[Dataset rows]
____________
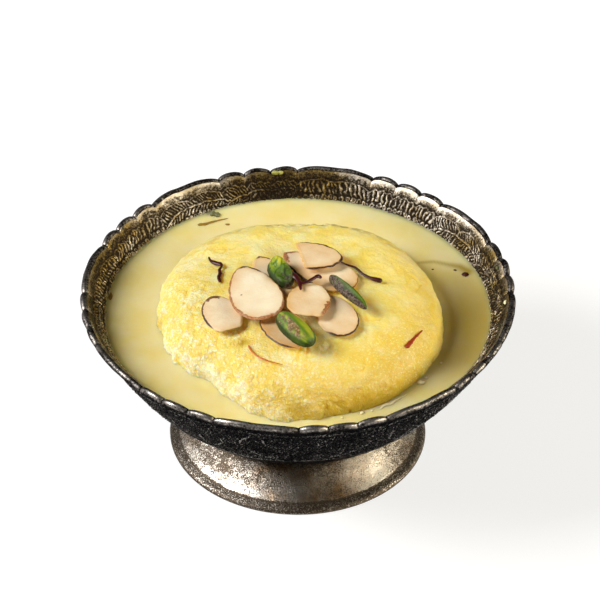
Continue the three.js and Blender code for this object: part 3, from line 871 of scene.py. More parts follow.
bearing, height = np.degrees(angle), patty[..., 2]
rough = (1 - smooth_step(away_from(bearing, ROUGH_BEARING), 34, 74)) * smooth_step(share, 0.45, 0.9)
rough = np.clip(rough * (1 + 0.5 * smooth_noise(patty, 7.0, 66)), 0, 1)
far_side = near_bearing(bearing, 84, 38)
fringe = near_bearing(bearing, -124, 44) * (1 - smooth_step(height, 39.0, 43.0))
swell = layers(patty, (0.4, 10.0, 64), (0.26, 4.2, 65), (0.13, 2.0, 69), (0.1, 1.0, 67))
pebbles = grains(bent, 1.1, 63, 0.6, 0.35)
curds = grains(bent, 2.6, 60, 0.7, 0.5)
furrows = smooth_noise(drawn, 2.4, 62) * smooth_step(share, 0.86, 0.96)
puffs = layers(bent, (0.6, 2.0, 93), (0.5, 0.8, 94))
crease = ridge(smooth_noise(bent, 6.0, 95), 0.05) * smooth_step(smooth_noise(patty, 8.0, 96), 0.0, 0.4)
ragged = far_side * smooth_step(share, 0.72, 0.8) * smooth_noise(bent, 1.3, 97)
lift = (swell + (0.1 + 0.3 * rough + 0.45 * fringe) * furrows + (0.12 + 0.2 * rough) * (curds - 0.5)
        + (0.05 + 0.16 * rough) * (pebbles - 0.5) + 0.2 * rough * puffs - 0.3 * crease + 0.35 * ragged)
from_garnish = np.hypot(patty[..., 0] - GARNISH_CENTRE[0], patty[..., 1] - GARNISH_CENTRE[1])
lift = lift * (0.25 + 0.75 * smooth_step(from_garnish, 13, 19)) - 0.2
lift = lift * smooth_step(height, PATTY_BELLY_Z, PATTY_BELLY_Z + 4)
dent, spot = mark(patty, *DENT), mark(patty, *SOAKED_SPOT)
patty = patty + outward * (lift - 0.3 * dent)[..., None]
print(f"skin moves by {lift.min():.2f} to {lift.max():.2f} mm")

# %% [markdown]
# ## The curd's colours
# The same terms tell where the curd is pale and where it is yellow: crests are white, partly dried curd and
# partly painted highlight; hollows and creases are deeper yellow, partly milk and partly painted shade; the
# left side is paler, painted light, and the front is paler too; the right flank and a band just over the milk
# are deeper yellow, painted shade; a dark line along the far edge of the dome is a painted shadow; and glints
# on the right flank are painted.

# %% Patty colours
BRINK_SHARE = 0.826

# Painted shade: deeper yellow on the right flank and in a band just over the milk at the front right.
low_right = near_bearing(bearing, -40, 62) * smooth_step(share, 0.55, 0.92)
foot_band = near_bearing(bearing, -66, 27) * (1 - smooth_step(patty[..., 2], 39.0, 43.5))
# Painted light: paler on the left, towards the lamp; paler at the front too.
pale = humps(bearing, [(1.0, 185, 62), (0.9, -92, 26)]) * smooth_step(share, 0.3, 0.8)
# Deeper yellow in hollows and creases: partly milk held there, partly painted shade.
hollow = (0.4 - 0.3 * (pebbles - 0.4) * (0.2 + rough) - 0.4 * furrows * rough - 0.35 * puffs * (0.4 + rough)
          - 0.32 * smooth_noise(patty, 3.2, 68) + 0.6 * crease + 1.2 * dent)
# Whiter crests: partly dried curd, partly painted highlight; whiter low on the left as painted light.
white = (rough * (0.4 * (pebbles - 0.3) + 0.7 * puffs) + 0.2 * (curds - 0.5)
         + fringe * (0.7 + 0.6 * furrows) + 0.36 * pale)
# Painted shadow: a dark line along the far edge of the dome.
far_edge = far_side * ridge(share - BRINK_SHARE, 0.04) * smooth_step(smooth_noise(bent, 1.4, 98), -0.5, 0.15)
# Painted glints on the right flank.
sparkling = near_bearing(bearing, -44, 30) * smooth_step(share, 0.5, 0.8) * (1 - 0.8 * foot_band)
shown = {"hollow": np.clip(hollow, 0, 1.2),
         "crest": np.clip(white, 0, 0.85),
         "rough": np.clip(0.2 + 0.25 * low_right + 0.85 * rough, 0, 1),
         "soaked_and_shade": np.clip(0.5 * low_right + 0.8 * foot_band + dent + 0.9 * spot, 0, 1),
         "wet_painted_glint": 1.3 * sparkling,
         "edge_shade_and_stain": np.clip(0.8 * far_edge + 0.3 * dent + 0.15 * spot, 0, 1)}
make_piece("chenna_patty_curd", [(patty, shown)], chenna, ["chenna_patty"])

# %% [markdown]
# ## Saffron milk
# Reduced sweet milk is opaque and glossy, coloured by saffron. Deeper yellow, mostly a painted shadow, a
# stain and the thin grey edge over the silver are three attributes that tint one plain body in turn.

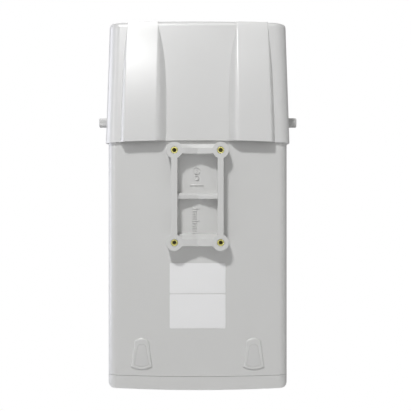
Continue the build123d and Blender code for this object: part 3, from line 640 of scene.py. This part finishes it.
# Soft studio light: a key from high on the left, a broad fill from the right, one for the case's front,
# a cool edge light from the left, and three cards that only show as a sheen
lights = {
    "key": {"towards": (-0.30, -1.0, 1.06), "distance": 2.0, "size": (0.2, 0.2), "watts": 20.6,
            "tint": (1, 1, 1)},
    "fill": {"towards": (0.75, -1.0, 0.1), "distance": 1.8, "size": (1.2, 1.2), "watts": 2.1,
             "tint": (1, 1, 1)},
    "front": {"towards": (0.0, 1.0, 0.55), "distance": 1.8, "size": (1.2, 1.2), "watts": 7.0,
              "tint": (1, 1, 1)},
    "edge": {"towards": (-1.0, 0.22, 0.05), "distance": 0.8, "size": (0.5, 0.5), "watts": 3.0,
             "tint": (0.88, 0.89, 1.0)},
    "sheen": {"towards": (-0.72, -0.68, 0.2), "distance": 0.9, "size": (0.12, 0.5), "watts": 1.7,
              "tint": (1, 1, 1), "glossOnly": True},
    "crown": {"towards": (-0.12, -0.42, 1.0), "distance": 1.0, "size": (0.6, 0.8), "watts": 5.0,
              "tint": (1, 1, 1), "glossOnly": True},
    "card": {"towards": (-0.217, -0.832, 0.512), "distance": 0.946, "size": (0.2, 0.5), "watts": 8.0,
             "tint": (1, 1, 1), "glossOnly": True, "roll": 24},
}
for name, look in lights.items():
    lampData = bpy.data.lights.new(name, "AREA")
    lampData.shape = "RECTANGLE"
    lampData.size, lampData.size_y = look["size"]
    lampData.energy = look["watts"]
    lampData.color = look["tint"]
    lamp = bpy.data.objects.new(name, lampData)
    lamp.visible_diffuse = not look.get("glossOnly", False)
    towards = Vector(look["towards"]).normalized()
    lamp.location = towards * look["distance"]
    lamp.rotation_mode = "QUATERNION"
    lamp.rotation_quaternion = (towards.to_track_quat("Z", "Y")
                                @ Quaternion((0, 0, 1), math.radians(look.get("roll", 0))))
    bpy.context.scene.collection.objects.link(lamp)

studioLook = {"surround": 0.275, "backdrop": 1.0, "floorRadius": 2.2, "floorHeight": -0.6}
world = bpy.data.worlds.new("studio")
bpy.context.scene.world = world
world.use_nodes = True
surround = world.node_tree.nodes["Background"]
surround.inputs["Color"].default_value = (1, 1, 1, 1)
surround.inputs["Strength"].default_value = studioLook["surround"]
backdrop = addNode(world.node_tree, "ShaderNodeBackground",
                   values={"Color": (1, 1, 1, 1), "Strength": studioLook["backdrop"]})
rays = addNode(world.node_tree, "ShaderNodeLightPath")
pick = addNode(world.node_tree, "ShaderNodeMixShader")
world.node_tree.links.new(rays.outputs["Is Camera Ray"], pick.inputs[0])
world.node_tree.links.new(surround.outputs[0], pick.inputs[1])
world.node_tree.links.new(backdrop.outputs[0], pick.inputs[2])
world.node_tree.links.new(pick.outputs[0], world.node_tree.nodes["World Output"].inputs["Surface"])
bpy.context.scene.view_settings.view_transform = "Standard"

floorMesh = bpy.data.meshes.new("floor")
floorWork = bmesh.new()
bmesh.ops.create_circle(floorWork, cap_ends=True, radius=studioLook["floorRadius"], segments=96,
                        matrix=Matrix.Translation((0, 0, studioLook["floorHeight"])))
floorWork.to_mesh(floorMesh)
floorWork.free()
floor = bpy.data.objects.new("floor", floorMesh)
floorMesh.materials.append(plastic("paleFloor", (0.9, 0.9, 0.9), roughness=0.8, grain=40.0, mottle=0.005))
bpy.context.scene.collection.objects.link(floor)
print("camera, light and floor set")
____________
▶ [Goal]
Look above for lines with the word "this" and copy them all.

▶ [Final result]
Continue the three.js and Blender code for this object: part 3, from line 871 of scene.py. More parts follow.
Continue the build123d and Blender code for this object: part 3, from line 640 of scene.py. This part finishes it.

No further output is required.